The second point, raised by Luke, addresses how we exclude certain customers from marketing. An existing customer will not want to see offers to new customers, for example, and this can lead to frustration for loyal clients who feel they also deserve a good deal. Most importantly, however, it simply appears as lazy marketing because existing customers are not excluded from this ad when they really should be. There are some solutions to this problem, such as creating custom audiences and lists on Google Ads, Facebook and Instagram. This is criminal, and when considering how efficiently the traditional direct mail and email marketing worlds have dealt with it, there is no escape for today’s culprits. Historically when customers have not been purchasing through a brand’s emails or direct mail, they have been taken off the list manually, as they are not showing any signs of engagement. This enables businesses to exclude customers who don’t need to see or are not interested in certain ads, to maximise the effectiveness of their campaign and eliminate wastage.

Marcus introduces the third point, which is a missed opportunity of using assumptions over data to make decisions. For example, you may think that your customers will react well to a certain message, but this postulation is not enough – you must have the supporting data to be certain of said message’s success. The same goes for creative – you must be familiar enough with the data available to make decisions on designs like images and backgrounds instead of making assumptions. Splitting your various audiences up into personas based on their specific interests may help with this. You can segment your audience A, for instance, into audience A.1, A.2, A.3, with audience A.1 liking free shipping, A.2 special offers and A.3 story-led marketing. This can allow you to understand the granular details of your audiences and inform your decisions based on the data you have on their personas, rather than assumptions on the characteristics you think they may have.

Taking tests on your audiences may be a way of doing this. For example, taking data from different campaigns and experimenting with different ways of advertising can help you understand how your audiences respond to various strategies. Rhys states that “testing and learning is going to be huge, and it should be.” The key question to ask is why. If you’re targeting a specific person or audience with an ad, you must first ask why you’re doing it. If the answer is ‘I think that’s what they want’, this has to be challenged as it’s based on an assumption. There is a big opportunity for brands that try to ‘jump into their data’ and ‘evolve their personas’ to understand their audience. This should inform the entirety of their marketing.

Luke sees a missed opportunity in which people are not putting enough time into creating. Creative is a huge umbrella term which encompasses a large amount of media: video, audio, ways of sending products out – content is a huge part of creative. Planning is a crucial part of creative, and to prepare effectively, you must know what your audience responds well to. Variants can aid with this, and you should not be afraid to put a large number of variants into each campaign, as this can help you gauge what your audience likes to see and is made easy to do by software such as Canva. Your creative strategy has to be informed by data and led by your activation and creative teams (working in close collaboration with one another with meetings scheduled at least once a month) for it to be successful. Creative strategy must constantly be readdressed throughout a campaign to keep customers engaged with new content. It is by no means an easy thing to do, but is certainly worth the time and effort.

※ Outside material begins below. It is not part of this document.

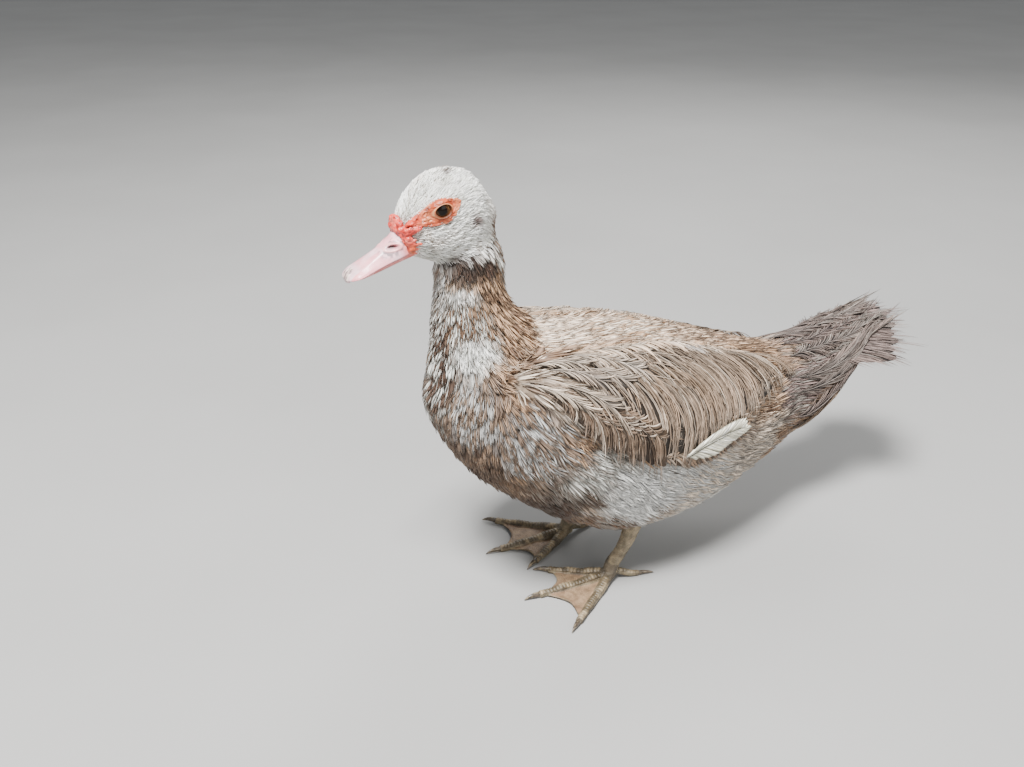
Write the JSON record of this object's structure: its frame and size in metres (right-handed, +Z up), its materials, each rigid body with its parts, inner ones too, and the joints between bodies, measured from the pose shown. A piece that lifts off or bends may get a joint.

Rhys believes that a lot of brands are defaulting to what they are currently doing rather than testing what is out there, which he sees as a missed opportunity. For example, one of our clients has built a massive brand off of digital marketing and usually default to doing that. However, our client has recently tested digital platforms and direct mail to broaden their reach, and this has worked well for them. It is important to test the waters slowly and then come to conclusions about how you may want to strategise going forwards. Brands are not currently trying out new channels enough and seeing where that gets them, which may be holding back their marketing. If things are going well, you cannot rest on your laurels, but must constantly be adapting to what works well and using data to decide what your next steps may be. Marketers must be given the freedom to test new channels and should set aside some of their budgets to do so. If different channels work well, the budget spent testing them can be put into the main marketing budget and this becomes a cycle of sorts as new channels continue to be tested.

The sixth and final point is that brands can be too short-sighted sometimes, and can focus too much of their attention and budget on the channels that should be driving actual revenue for their business. For example, with paid media you put a media spend against a bit of activity, and this is conveyed in a line of your report. If you have put in, say, £10,000, you will hope to have £40,000-£50,000 in returns which can be attributed to initial ad spend. Businesses often focus on what drives short-term revenue rather than taking a step back and considering what may drive revenue in a year or so. This can be characterised with Nike adverts as an example – customers typically don’t buy Nike products because they have seen an incredible Nike advert on Instagram, but instead because they have had years and years of brand building which has led to their eventual purchase. This doesn’t mean that you should forget about revenue-driving activities, but there are ways that you can measure it and move away from means of doing so like last-click measurement (this consists of looking at what the last thing someone clicked on before purchasing was) and instead looking an attribution model which allows you to fully consider all of your data. This can help you understand individual customers and their journey with your brand with more detail. 

What audience marketing means is giving an audience what they need at a particular point in time. The right kind of user should be sought, and then brought through the journey with lifecycle marketing, so that when they eventually do want to purchase your area of business, you are the first people that they think of. Once new customers are acquired, you must consider how you may build loyalty through strategy, so that you have a faithful customer base over a long period.